De Palma's Snake Eyes is a movie that most people will hate, and with good reason. It has a preposterous plot, hammy performances, and a sudden climax that will strike some as a cheat. But Snake Eyes also has a gloriously kinetic first hour, and some juicy character vignettes. That may not be enough for the casual filmgoer, but devotees of a director's work tend to take what they can get, settling for style when the substance is weak.

Snake Eyes stars Nicolas Cage as Richie Santoro, a corrupt Atlantic City homicide detective with a wife, a kid, a girlfriend, and a network of lowlifes greasing his palms. An old buddy, naval commander Kevin Dunn (Gary Sinise), gives Santoro ringside seats to a heavyweight championship fight at a casino, but the evening turns sour when the secretary of defense (whom Dunn was guarding) is assassinated.

This setup is all established in the bravura 15-minute tracking shot that opens Snake Eyes. De Palma stays on Cage's face and body (occasionally panning over to what he's seeing) as he moves through the arena, talks on his cel phone, shakes down a bookie, expends several hundred volts of nervous energy, watches the first round of the fight, and gets splattered with blood as the secretary is shot in the throat. Suddenly, Santoro senses an opportunity to help his friend and to get his face on television. He starts barking orders and handling the media, and as he reviews the reels of security tape, he determines that this was not the work of a lone gunman.

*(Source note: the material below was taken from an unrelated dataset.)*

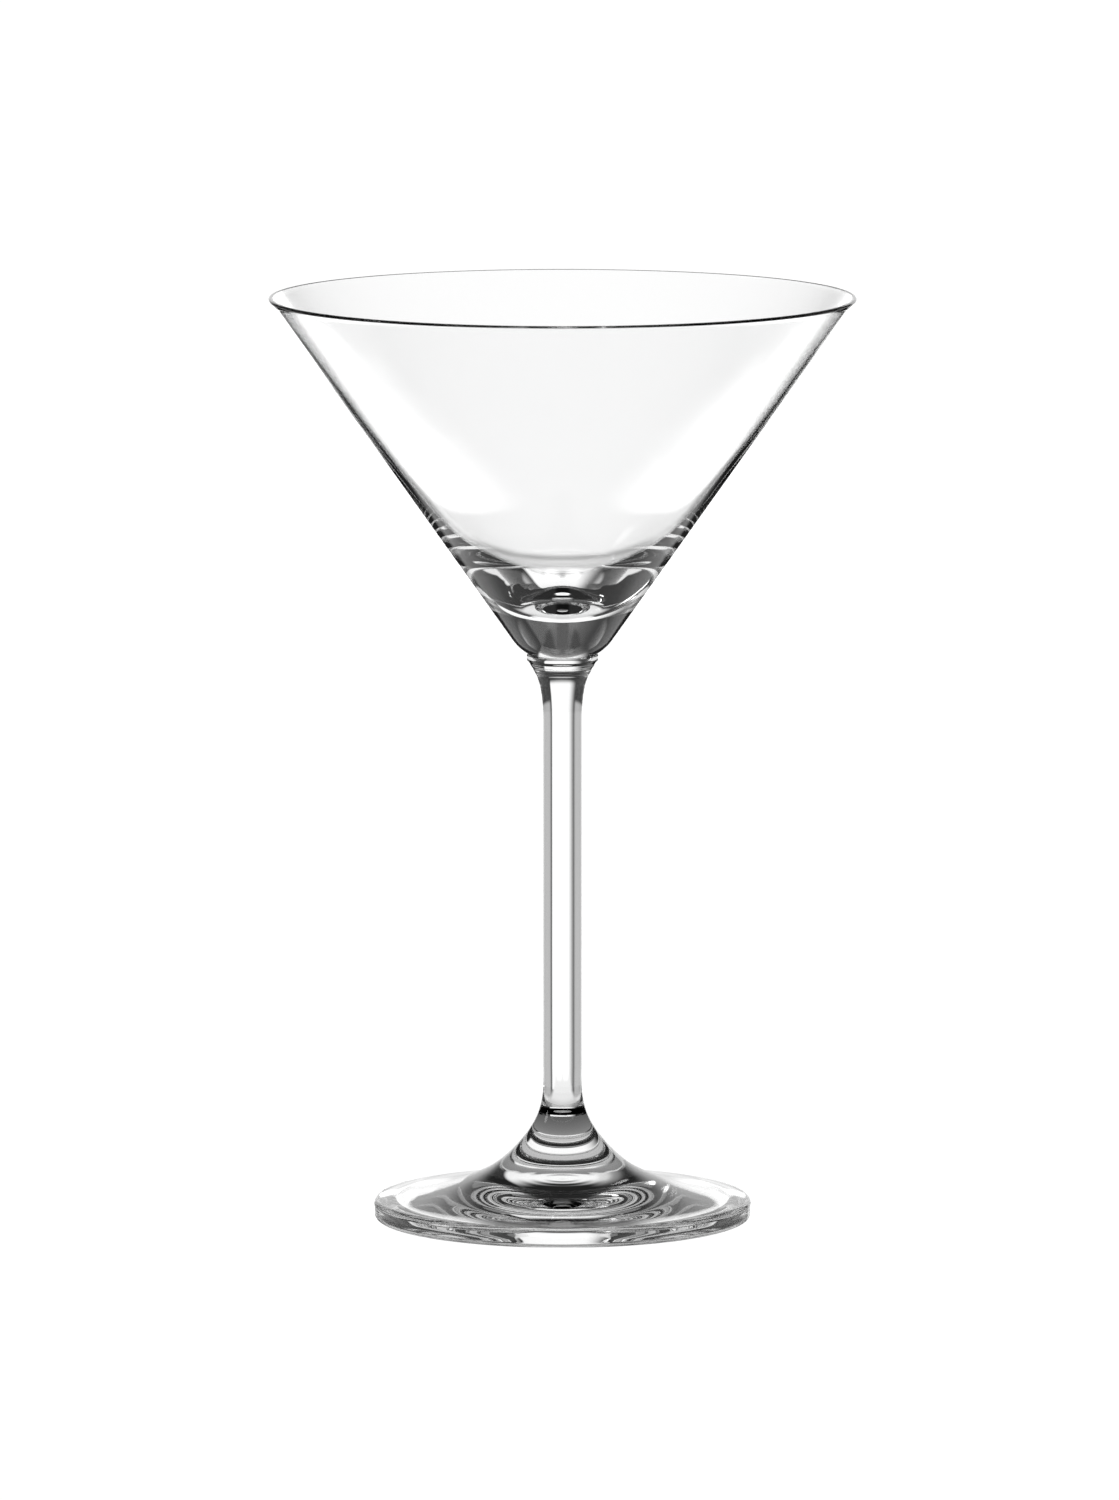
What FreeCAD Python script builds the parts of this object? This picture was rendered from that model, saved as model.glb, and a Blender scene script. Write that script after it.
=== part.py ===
import FreeCAD, Part
import math
import os
from FreeCAD import Vector

# A martini glass in clear crystal: a blown conical bowl, a drawn stem with a flared head, and a
# pressed foot. The three pieces are fused face to face while hot, so they meet on two flat discs.
# The origin is the middle of the circle that the foot stands on, and +Z runs up the stem.

# Bowl: a straight cone on a rounded shoulder, closed by a thick solid base.
RIM_R = 58.2              # largest radius, at the rounded lip
RIM_WALL = 1.05           # wall at the lip, measured level
CONE_R, CONE_Z = 11.43, 118.16
CONE_SLOPE = 0.7117       # outer wall's run outwards for each millimetre up
SHOULDER_R = 10.6         # rounding between the cone and the joint with the stem
SHOULDER_TOP_Z = 116.2
CAVITY_Z = 123.4          # deepest point of the cavity

# Stem: a straight rod that widens into a collar under the bowl and into the foot.
BOWL_JOINT_Z = 113.0
HEAD_R = 7.1              # collar under the bowl
HEAD_EDGE = 0.9           # its short upright edge
ROD_R = 3.87
FOOT_JOINT_Z = 21.0
FOOT_JOINT_R = 4.9

# Foot: a disc that rises to the stem, hollowed underneath so that only its outer ring touches.
FOOT_R = 37.7
EDGE_Z = 4.0              # top of the rounded edge
EDGE_ROUND = 1.1
REST_OUTER_R = 36.6       # the flat ring that the glass stands on
REST_INNER_R = 32.6
HOLLOW_Z = 2.4            # rise of the hollow at its middle


def at(r, z):
    return Vector(r, 0, z)


def line(a, b):
    return Part.makeLine(at(*a), at(*b))


def arc(a, mid, b):
    return Part.Arc(at(*a), at(*mid), at(*b)).toShape()


def curve(points, start, end):
    """One smooth curve through the points, leaving and arriving along the given directions."""
    spline = Part.BSplineCurve()
    spline.interpolate(Points=[at(*p) for p in points],
                       InitialTangent=at(*start), FinalTangent=at(*end))
    return spline.toShape()


def turned(edges):
    """The solid swept by a closed half outline that starts and ends on the axis."""
    face = Part.Face(Part.Wire(edges))
    return face.revolve(Vector(0, 0, 0), Vector(0, 0, 1), 360)


def cone_r(z):
    """Radius of the bowl's outer wall at a height."""
    return CONE_R + (z - CONE_Z) * CONE_SLOPE


def off(point, distance, angle):
    return (point[0] + distance * math.cos(angle), point[1] + distance * math.sin(angle))


def bowl():
    half_angle = math.atan(CONE_SLOPE)
    # The shoulder is tangent to the cone at its top and meets the joint disc at its foot.
    tangent = (cone_r(SHOULDER_TOP_Z), SHOULDER_TOP_Z)
    centre = off(tangent, SHOULDER_R, math.pi - half_angle)
    joint_turn = -math.asin((centre[1] - BOWL_JOINT_Z) / SHOULDER_R)
    joint = off(centre, SHOULDER_R, joint_turn)

    # The lip is a half round as thick as the wall, square to the cone.
    lip_r = RIM_WALL * math.cos(half_angle) / 2
    outer_r = RIM_R - lip_r * (1 - math.cos(half_angle))
    lip_outer = (outer_r, CONE_Z + (outer_r - CONE_R) / CONE_SLOPE)
    lip = off(lip_outer, lip_r, math.pi - half_angle)
    lip_inner = off(lip, lip_r, math.pi - half_angle)
    # The wall thickens slowly downwards, then rounds into the shallow bottom of the cavity.
    cavity = [lip_inner, (50.0, 174.0), (40.0, 160.2), (30.0, 146.7),
              (23.0, 138.0), (18.0, 133.1), (13.0, 129.0), (9.0, 126.1), (4.5, 124.1), (0.0, CAVITY_Z)]
    return turned([
        line((0, BOWL_JOINT_Z), joint),
        arc(joint, off(centre, SHOULDER_R, (joint_turn - half_angle) / 2), tangent),
        line(tangent, lip_outer),
        arc(lip_outer, off(lip, lip_r, math.pi / 2 - half_angle), lip_inner),
        curve(cavity, (-CONE_SLOPE, -1.0), (-1.0, 0.0)),
        line((0, CAVITY_Z), (0, BOWL_JOINT_Z)),
    ])


def stem():
    edge_z = BOWL_JOINT_Z - HEAD_EDGE
    head = [(ROD_R, 98.0), (4.0, 103.5), (4.4, 106.4), (5.05, 108.6), (6.0, 110.4), (HEAD_R, edge_z)]
    tail = [(FOOT_JOINT_R, FOOT_JOINT_Z), (3.95, 25.0), (ROD_R, 32.0)]
    return turned([
        line((0, FOOT_JOINT_Z), tail[0]),
        curve(tail, (-0.4, 1.0), (0.0, 1.0)),
        line(tail[-1], head[0]),
        curve(head, (0.0, 1.0), (0.8, 1.0)),
        line(head[-1], (HEAD_R, BOWL_JOINT_Z)),
        line((HEAD_R, BOWL_JOINT_Z), (0, BOWL_JOINT_Z)),
        line((0, BOWL_JOINT_Z), (0, FOOT_JOINT_Z)),
    ])


def foot():
    edge_r = FOOT_R - EDGE_ROUND
    dip = EDGE_ROUND * (1 - math.sqrt(0.5))
    slope = [(FOOT_JOINT_R, FOOT_JOINT_Z), (6.8, 17.5), (9.3, 14.4), (13.0, 11.0), (19.7, 7.6),
             (28.0, 5.5), (edge_r, EDGE_Z)]
    hollow = [(REST_INNER_R, 0.0), (17.0, 1.7), (0.0, HOLLOW_Z)]
    return turned([
        line((0, FOOT_JOINT_Z), slope[0]),
        curve(slope, (0.4, -1.0), (1.0, -0.12)),
        arc(slope[-1], (FOOT_R - dip, EDGE_Z - dip - 0.1), (FOOT_R, EDGE_Z - EDGE_ROUND - 0.1)),
        line((FOOT_R, EDGE_Z - EDGE_ROUND - 0.1), (FOOT_R, EDGE_ROUND)),
        arc((FOOT_R, EDGE_ROUND), (FOOT_R - dip, dip), (REST_OUTER_R, 0.0)),
        line((REST_OUTER_R, 0.0), hollow[0]),
        curve(hollow, (-1.0, 0.15), (-1.0, 0.0)),
        line((0, HOLLOW_Z), (0, FOOT_JOINT_Z)),
    ])


os.makedirs("parts", exist_ok=True)
for name, shape in (("bowl", bowl()), ("stem", stem()), ("foot", foot())):
    shape.exportStep("parts/%s.step" % name)
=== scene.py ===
import math

import bpy
import numpy as np
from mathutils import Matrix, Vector


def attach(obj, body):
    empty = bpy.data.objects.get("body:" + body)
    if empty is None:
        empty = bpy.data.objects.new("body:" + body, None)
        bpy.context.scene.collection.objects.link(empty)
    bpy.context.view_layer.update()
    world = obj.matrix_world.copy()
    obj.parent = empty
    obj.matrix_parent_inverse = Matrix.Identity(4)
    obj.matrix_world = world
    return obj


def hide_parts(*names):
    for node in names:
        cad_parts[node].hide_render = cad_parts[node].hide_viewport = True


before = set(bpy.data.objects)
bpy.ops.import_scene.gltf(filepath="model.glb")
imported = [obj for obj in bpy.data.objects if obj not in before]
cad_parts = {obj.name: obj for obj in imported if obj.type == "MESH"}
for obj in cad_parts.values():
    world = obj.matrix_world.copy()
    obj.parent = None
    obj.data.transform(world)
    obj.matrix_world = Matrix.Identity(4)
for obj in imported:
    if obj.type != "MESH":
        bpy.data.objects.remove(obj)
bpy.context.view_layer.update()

MM = 0.001


# Bowl: a straight-sided cone blown in clear crystal, thin at the fire-polished rim and solid at its
# base. Its underside is pressed flat on the stem's head and fused there.
RIM_R = 58.2              # largest radius, at the lip
RIM_WALL = 1.05           # wall at the lip, measured level
CONE_SLOPE = 0.7117       # outer wall's run outwards for each millimetre up
CONE_R, CONE_Z = 11.43, 118.16      # one point of the outer wall
SHOULDER_R = 10.6         # rounding between the cone and the joint with the stem
SHOULDER_TOP_Z = 116.2
BOWL_JOINT_Z = 113.0
THICKENING = 0.0008       # how fast the inner wall draws in below the lip, per millimetre
DISH_Z = 123.3            # bottom of the cavity, a shallow dish
DISH_R = 16.0
DISH_EDGE = 12.0          # beyond this radius the dish runs straight
DISH_BLEND = 3.0          # rounding between the dish and the wall
RING_HEIGHT = 0.006       # faint rings that pressing leaves in the bottom
RING_SPACING = 1.7
RING_REACH = 6.5          # radius at which they fade
FINE_R = 30.0             # the cavity's outline is stepped more closely inside this radius
WAVE_HEIGHT = 0.00003     # slow waves in the surface of all the glass, in metres
WAVES_PER_METRE = 60.0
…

Cage overacts like crazy in Snake Eyes, but he keeps the picture moving, and his natural charisma overcomes his constant shouting. (Besides, his character is supposed to be a blowhard.) As Santoro untangles the conspiracy, he meets one by one with the principals, and Snake Eyes indulges in a series of Rashomon-like restagings of the assassination. Meanwhile, Cage's eyes narrow as Santoro's interest in honest police work is gradually rekindled.

Snake Eyes takes a wrong turn, though, once De Palma and screenwriter David Koepp reveal the identity of the conspiracy's mastermind only an hour into the film. The focus shifts from what Santoro sees and hears to a split between Santoro, the mastermind, and their mutual quarry a mysterious eyewitness, played by Carla Gugino. The switch in perspective gives De Palma a chance to pull off some startling effects. He puts us behind Gugino's myopic eyes, as she struggles to focus without her glasses. And as Santoro and the mastermind close in on her hotel-room hideout, De Palma gives us a marvelous overhead shot that travels from room to room, passing through walls.

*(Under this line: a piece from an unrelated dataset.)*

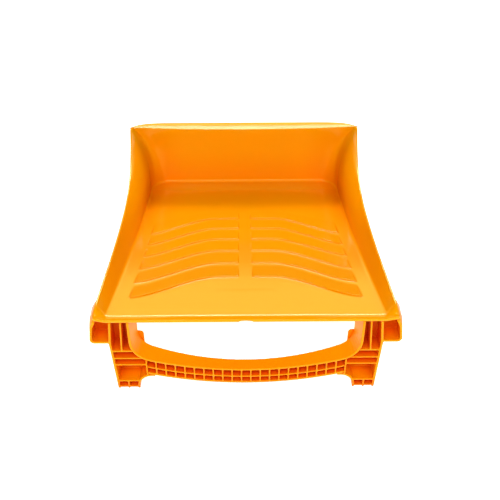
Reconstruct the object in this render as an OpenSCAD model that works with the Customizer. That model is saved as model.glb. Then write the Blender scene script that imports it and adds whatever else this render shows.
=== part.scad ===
// Paint roller tray: one moulded plastic pan with a ribbed ramp, two front legs and a carrying grip.
// The moulding is split at its natural boundaries, so that each wall, rib and leg plate is its own solid.
// +X right, +Y from the front edge to the deep end, +Z up. Origin: centre of the footprint, on the ground.

/* [Tray] */
// Height of the front edge above the ground
front_h = 96; // [85:1:100]
// Distance from the front edge to the foot of the back wall
pan_l = 447; // [430:1:470]
// Half the width of the ramp between the side walls
ramp_half = 141.5; // [139:0.5:143]
// Width of the floor added by the flare at the deep end, each side
floor_flare = 4.5; // [0:0.5:8]
// Height of the back rim above the ground
back_h = 91; // [84:1:100]
// Length of the flat well floor in front of the back wall
well_l = 32; // [25:1:40]
// Thickness of the moulded skin
skin = 2.5; // [2:0.1:3]

/* [Rim] */
// Height of the side rim if its front line ran on to the front edge
rim_front_h = 107.5; // [104:0.5:112]
// Fall of the side rim towards the back, per unit of length
rim_fall = 0.138; // [0.12:0.002:0.15]
// Half the inner width of the rim at the front
rim_half = 151.8; // [150:0.1:153]
// Outward sweep of the rim at the deep end
rim_sweep = 20.3; // [16:0.1:24]
// Distance from the front edge to the start of the rim's sweep
sweep_start = 100; // [60:10:140]
// Bell of the side walls at the deep end: 1 is straight, more keeps them upright below the rim
side_bell = 3.5; // [1:0.5:6]
// Distance from the front edge to the start of the rim's rise
rise_start = 220; // [200:5:240]
// Depth of the ledge behind the back rim
ledge_d = 18; // [12:1:24]
// Bow of the back rim towards the front, at its middle
rim_bow = 8.5; // [0:0.5:12]

/* [Grip] */
// Half the width of the hand opening
hand_half = 118.6; // [117:0.1:119.5]
// Height of the grip's top face at its middle
grip_z = 27.2; // [26:0.2:29]
// Radius of the grip's long sagging curve
sag_r = 365; // [355:5:380]
// Radius of the opening's lower corners
hand_r = 25; // [22:1:27]
// Height of the grip from its top face to its lower face
grip_h = 20.6; // [20:0.2:21.6]
// Depth of the grip at its middle
grip_d = 15; // [13:0.5:17]
// Distance between the grip's cross ribs
rib_pitch = 10; // [10:0.1:10.2]

/* [Legs] */
// Depth of the legs and corner boxes from front to back
leg_d = 22.5; // [21:0.5:26]
// Height of the corner boxes' floor above the ground
box_z = 64.5; // [62:0.5:67]
// Thickness of the ribs and shelves inside the legs
rib_t = 1.8; // [1.6:0.1:2.2]

/* [Ramp ribs] */
// Width of a ramp rib, from its step to the end of its tail
arc_w = 30; // [20:1:34]
// Width of the step at a ramp rib's front
arc_step = 1.6; // [0.8:0.1:2]
// Height of a ramp rib above the ramp
arc_h = 1.5; // [1:0.1:2.5]
// Distance along the tray between ramp ribs
arc_pitch = 38.4; // [36:0.2:39]

/* [Hidden] */

// Front lip: depth along the ramp and thickness
lip_d = 7;
lip_t = 4;
// Rim thickness at the front edge fades to the skin over this length
front_round = 14;
// Lowest point of the rim above the lip at the front edge
front_rim_h = 0.8;
rim_dip = rim_front_h - front_h - front_rim_h;
// Plan radii of the rear corners at the floor and at the rim
floor_corner_r = 28;
rim_corner_r = 4;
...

Granted, these are the money sequences in a De Palma film the ones that have fans chuckling gleefully but they come at the expense of what had been a taut, compelling narrative. As long as De Palma and Koepp stick with the flawed Santoro and all the broken people he meets in his investigation, Snake Eyes has a real raison d'etre. Like Stanley Kubrick's The Killing, the film uses a non-linear thriller format to explore lives of pain and degradation an interdependent society of losers. Once it turns into a routine (if stylish) game of cat-and-mouse, the sillier story elements half-assed coincidences, a sloppy master plan, unconvincing motivations, a convenient hurricane begin to wear down the viewer. The meticulously detailed mise-en-scne of the first hour is abandoned, and several story points seem to disappear, perhaps to the cutting-room floor. Cage's expressionistic acting, meanwhile, ceases to be endearingly quirky and becomes downright dissonant.

It would be a mistake, though, to underestimate Snake Eyes completely (as most major critics have already done). The knock on De Palma has always been that he's a soulless Hitchcock imitator, but while he's employing Hitch's techniques, De Palma touches on our relationship to cinema, and on the ways we reduce the flashpoints of our culture political scandals, war, murder, psychological theory to diverting entertainment. Even though Snake Eyes doesn't follow through on its early promise, and it lacks a devastating summary image like The Killing's final blizzard of money, De Palma does fiddle amusingly with the way we trust our own eyes when we should go to the videotape.

What excites a fan, though, is that Snake Eyes is the first "real" De Palma movie in years. His last film was Mission: Impossible, one of the slickly competent commercial pictures that De Palma can make when forced to; prior to that, he made Carlito's Way, a technically dazzling crime saga with no thematic weight. These films are entertaining, but there's nothing daring about them they don't risk pissing off their audience. For all its unforgivable lapses in plot, Snake Eyes has the wit and, yes, style, of an original filmmaker, along with a sucker-punch ending that is completely in keeping with De Palma's character. That may only mean something to cultists, but speaking as one, I was grinning like a fiend through most of the film. After all, snake eyes is only a losing roll if you haven't bet on it.